In some embodiments, the example environment 1900 supports hybrid rendering of content pages. For example, the intermediary system 1910 can obtain web page resources for a web page requested by the client device 1960 (e.g., via the content retrieval module 1920). The intermediary system 1910 can split the obtained web page resources into at least a first part and a second part (e.g., via the content retrieval module 1920 and/or the content processing module 1940). The intermediary system 1910 can perform different types of processing for the first part and the second part. For example, the intermediary system 1910 can process the first part (e.g., create a DOM, create processed layers at a particular level or levels, create bitmaps, etc.) and create placeholder elements (e.g., placeholder DOM nodes and/or placeholder layers) representing the second part (e.g., created as part of a tree structure that includes the processed first part and the placeholder elements). The intermediary system 1910 can send the first part of the web page resources in their processed state (e.g., processed layers and placeholder layers) and the second part of the web page resources (e.g., in their original state and/or in a processed state) to the client device 1960 (e.g., via the content sending module 1950). The client device 1960 can display the web page using the received processed first part of the web page resources and the received second part of the web page resources. For example, the web browser 1970 can process the second part of the web page resources (e.g., create composited layers) to replace placeholder layers to create a merged layer tree for display (e.g., including bitmap rendering).

In some embodiments, the first part of the web page resources are processed by the content processing module 1910 to create processed layers (e.g., higher level processed layers such as render layers or lower level processed layers such as composited layers) and placeholder layers (e.g., at the corresponding level of the processed layers) representing the second part of the web page resources.

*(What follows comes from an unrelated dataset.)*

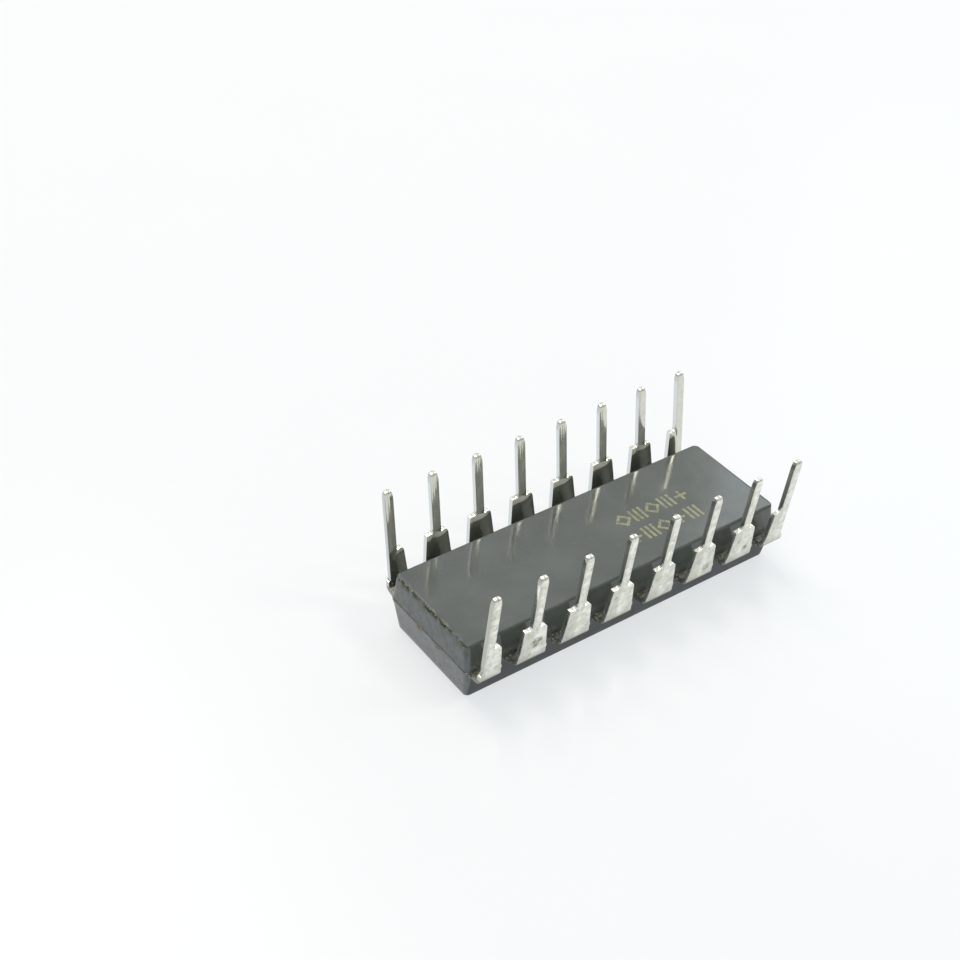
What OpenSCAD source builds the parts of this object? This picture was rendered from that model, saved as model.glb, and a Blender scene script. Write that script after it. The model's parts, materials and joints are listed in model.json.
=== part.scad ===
// Dual in-line package chip, lying on its marked face with its leads up.
// Millimetres. X runs along the lead rows, Y across them, and Z up.
// The origin is at the middle of the marked face, which rests on the table.

/* [Lead rows] */
// Distance between neighbouring leads in a row
pitch = 2.54; // [2.5:0.01:2.6]
// Distance from the last lead's centre to the end of the body
end_margin = 0.56; // [0.52:0.01:0.9]

/* [Moulded body] */
// Width of the body at its parting line
body_w = 6.35; // [6:0.05:7.2]
// Height of the marked half, from the marked face to the parting line
marked_half_h = 1.66; // [1.5:0.01:2]
// Height of the lead-side half, from the parting line to the lead-side face
lead_half_h = 1.62; // [1.45:0.01:2]
// Draft of the long sides of the lead-side half, in degrees
side_draft_lead_half = 7.6; // [5:0.1:12]
// Draft of the long sides of the marked half, in degrees
side_draft_marked_half = 9.8; // [5:0.1:12]
// Draft of the ends of the lead-side half, in degrees
end_draft_lead_half = 3.1; // [2:0.1:10]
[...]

The processed layers, placeholder layers, and the second part of the web page resources (e.g., in their original format, such as HTML and associated resources and/or as a DOM) are then sent to the client device 1960 for display (e.g., including rendering or processing the second part of the web page resources to create layers at the level of the processed layers to replace the placeholder layers creating a merged layer tree that can be additional processed, if needed, and displayed).

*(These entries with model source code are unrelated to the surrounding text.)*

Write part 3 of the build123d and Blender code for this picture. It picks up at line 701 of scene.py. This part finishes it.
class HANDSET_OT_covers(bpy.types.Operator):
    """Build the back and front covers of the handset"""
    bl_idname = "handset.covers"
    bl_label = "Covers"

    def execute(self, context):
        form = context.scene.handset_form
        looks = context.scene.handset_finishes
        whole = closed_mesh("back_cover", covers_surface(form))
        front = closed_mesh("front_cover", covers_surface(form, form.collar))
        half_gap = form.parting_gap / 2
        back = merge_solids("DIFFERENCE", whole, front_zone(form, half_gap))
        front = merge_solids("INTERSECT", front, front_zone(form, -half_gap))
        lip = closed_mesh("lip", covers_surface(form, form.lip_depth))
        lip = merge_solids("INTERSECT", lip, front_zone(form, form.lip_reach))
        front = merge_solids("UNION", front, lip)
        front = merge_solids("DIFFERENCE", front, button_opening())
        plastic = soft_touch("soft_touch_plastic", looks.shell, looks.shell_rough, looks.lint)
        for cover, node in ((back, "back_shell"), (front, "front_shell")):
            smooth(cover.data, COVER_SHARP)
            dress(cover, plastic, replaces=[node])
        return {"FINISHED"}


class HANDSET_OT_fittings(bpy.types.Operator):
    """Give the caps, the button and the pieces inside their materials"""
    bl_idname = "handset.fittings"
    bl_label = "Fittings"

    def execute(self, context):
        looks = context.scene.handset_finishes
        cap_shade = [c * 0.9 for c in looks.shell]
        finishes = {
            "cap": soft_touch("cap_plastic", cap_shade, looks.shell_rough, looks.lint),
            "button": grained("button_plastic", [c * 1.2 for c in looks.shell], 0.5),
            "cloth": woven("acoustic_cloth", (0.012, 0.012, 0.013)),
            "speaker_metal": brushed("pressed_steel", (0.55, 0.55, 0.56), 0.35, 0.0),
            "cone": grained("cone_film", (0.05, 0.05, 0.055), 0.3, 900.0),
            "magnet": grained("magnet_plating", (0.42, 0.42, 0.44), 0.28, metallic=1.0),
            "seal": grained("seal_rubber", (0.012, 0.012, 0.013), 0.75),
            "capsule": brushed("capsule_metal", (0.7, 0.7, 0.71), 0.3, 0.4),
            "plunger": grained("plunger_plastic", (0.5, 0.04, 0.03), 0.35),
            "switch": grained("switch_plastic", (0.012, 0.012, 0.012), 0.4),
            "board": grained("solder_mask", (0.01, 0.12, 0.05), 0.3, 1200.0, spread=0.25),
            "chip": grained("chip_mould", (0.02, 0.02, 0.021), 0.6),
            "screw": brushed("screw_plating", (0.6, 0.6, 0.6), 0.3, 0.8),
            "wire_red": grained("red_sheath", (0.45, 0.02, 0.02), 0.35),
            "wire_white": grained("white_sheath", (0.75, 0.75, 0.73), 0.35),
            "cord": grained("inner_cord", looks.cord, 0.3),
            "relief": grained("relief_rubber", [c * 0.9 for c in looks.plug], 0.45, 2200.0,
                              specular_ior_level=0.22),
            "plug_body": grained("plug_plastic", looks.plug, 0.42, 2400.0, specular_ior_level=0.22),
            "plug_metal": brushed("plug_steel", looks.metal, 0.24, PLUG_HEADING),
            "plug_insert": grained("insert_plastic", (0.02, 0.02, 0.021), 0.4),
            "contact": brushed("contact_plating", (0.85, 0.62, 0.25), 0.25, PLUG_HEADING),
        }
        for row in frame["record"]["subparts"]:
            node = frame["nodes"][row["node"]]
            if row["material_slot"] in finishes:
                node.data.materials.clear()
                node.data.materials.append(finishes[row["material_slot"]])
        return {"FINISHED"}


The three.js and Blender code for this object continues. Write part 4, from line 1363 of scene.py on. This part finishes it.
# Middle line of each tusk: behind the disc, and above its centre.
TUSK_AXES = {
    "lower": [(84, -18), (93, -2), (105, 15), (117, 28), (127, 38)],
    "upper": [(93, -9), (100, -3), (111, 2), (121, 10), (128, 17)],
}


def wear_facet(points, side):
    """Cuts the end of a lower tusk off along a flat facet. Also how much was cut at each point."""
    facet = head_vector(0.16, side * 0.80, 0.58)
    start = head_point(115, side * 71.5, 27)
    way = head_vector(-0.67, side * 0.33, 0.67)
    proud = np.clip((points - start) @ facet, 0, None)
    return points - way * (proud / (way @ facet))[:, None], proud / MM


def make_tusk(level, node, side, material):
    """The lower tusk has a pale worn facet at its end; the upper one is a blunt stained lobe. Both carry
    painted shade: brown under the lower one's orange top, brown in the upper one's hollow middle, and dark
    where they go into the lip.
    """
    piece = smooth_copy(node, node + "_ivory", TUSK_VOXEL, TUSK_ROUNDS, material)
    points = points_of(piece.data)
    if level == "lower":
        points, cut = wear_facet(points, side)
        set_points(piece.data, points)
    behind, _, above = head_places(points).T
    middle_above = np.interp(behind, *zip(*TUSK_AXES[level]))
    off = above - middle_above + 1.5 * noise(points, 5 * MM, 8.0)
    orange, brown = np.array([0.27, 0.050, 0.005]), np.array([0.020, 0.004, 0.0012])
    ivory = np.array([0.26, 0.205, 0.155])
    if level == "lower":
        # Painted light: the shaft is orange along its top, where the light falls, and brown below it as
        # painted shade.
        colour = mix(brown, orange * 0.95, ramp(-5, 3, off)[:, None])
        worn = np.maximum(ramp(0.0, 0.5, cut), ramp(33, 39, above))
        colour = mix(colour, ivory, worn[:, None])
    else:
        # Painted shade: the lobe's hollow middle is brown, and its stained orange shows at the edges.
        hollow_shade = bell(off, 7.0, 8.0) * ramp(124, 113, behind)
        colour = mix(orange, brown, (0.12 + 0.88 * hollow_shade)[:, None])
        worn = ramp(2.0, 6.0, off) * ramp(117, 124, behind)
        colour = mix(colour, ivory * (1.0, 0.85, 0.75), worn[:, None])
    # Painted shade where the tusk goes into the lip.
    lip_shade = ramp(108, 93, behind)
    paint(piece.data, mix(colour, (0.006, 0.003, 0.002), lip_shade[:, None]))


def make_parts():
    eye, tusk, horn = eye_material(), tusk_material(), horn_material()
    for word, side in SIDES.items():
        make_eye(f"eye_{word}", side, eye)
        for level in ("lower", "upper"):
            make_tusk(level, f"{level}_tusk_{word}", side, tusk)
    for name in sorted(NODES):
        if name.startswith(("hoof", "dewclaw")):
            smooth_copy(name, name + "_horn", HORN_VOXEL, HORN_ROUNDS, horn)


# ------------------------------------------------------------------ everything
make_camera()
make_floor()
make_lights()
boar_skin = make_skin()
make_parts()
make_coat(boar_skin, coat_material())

In some embodiments, the first part of the web page resources are processed at a lower level (e.g., a lower level format) than the second part of the web page resources (e.g., with the highest level format being original HTML and associated resources and the lowest level format being bitmap images). Stated another way, the second part of the web page resources are processed at a higher level (e.g., a higher level format) than the first part of the web page resources. For example, the first part of the web page resources could be processed to create a DOM and the second part of the web page resources could be provided as original HTML content. As another example, the first part of the web page resources could be processed to create composited layers and the second part of the web page resources could be provided as a DOM (or as a higher level layers, such as render layers).

In some embodiments (e.g., embodiments using the Chromium web browser), the processed layers (e.g., including 1944 and 1946) include from highest level to lowest level: a render object tree, a render layer tree, a graphics layer tree, and a composited layer tree (also called a compositing layer tree).

FIG. 20 depicts a generalized example of a suitable computing environment 2000 in which the described innovations may be implemented. The computing environment 2000 is not intended to suggest any limitation as to scope of use or functionality, as the innovations may be implemented in diverse general-purpose or special-purpose computing systems. For example, the computing environment 2000 can be any of a variety of computing devices (e.g., desktop computer, laptop computer, server computer, tablet computer, smart phone, etc.)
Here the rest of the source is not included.